André Paul Guillaume Gide (French: [ɑ̃dʁe pɔl ɡijom ʒid]; 22 November 1869 – 19 February 1951) was a French author whose writing spanned a wide variety of styles and topics. He was awarded the 1947 Nobel Prize in Literature. Gide's career ranged from his beginnings in the symbolist movement to criticising imperialism between the two World Wars. Author of more than 50 books, he was described in his New York Times obituary as "France's greatest contemporary man of letters" and "judged the greatest French writer of this century by the literary cognoscenti."

Known for his fiction as well as his autobiographical works, Gide expressed the conflict and eventual reconciliation of the two sides of his personality (characterized by a Protestant austerity and a transgressive sexual adventurousness, respectively). As a self-professed pederast, he used his writing to explore his struggle to be fully oneself, including owning one's sexual nature, without betraying one's values. His political activity was shaped by the same ethos. While sympathetic to Communism in the early 1930s, like many intellectuals, after his 1936 journey to the USSR he supported the anti-Stalinist left; during the 1940s he shifted towards more traditional values and repudiated Communism as an idea that breaks with the traditions of Christian civilization.

Gide was born in Paris on 22 November 1869 into a middle-class Protestant family. His father Jean Paul Guillaume Gide was a professor of law at University of Paris; he died in 1880, when the boy was 11 years old. His mother was Juliette Maria Rondeaux. His uncle was political economist Charles Gide. His paternal family traced its roots to Italy. The ancestral Guidos had moved to France and other western and northern European countries after converting to Protestantism during the 16th century and facing persecution in Catholic Italy.

Gide was brought up in isolated conditions in Normandy. He became a prolific writer at an early age, publishing his first novel, The Notebooks of André Walter (French: Les Cahiers d'André Walter), in 1891, at the age of 21.

In 1893 and 1894, Gide travelled in Northern Africa.

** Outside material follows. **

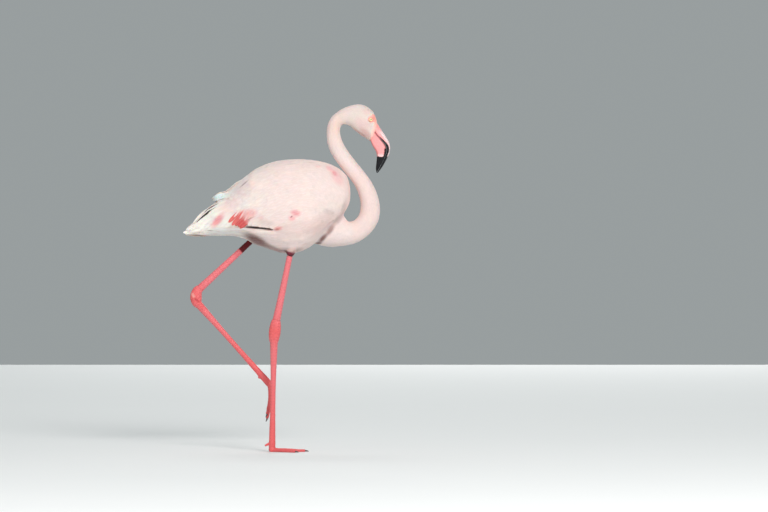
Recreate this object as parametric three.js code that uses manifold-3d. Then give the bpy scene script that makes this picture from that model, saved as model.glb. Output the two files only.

There he came to accept his homosexuality.

Gide befriended Irish playwright Oscar Wilde in Paris, where the latter was in exile. In 1895 the two men met in Algiers. Wilde had the mistaken impression that he had introduced Gide to homosexuality, but Gide had already come to terms with his preferences.

In 1895, after his mother's death, Gide married his cousin Madeleine Rondeaux, but the marriage remained unconsummated. In 1896, he was elected mayor of La Roque-Baignard, a commune in Normandy.

Gide spent the summer of 1907 in Jersey, with friends Jacques Copeau and Théo van Rysselberghe and their families. He rented a room in La Valeuse Cottage in St Brelade. Whilst there he worked on the second chapter of Strait Is the Gate (French: La Porte étroite), and van Rysselberghe painted his portrait.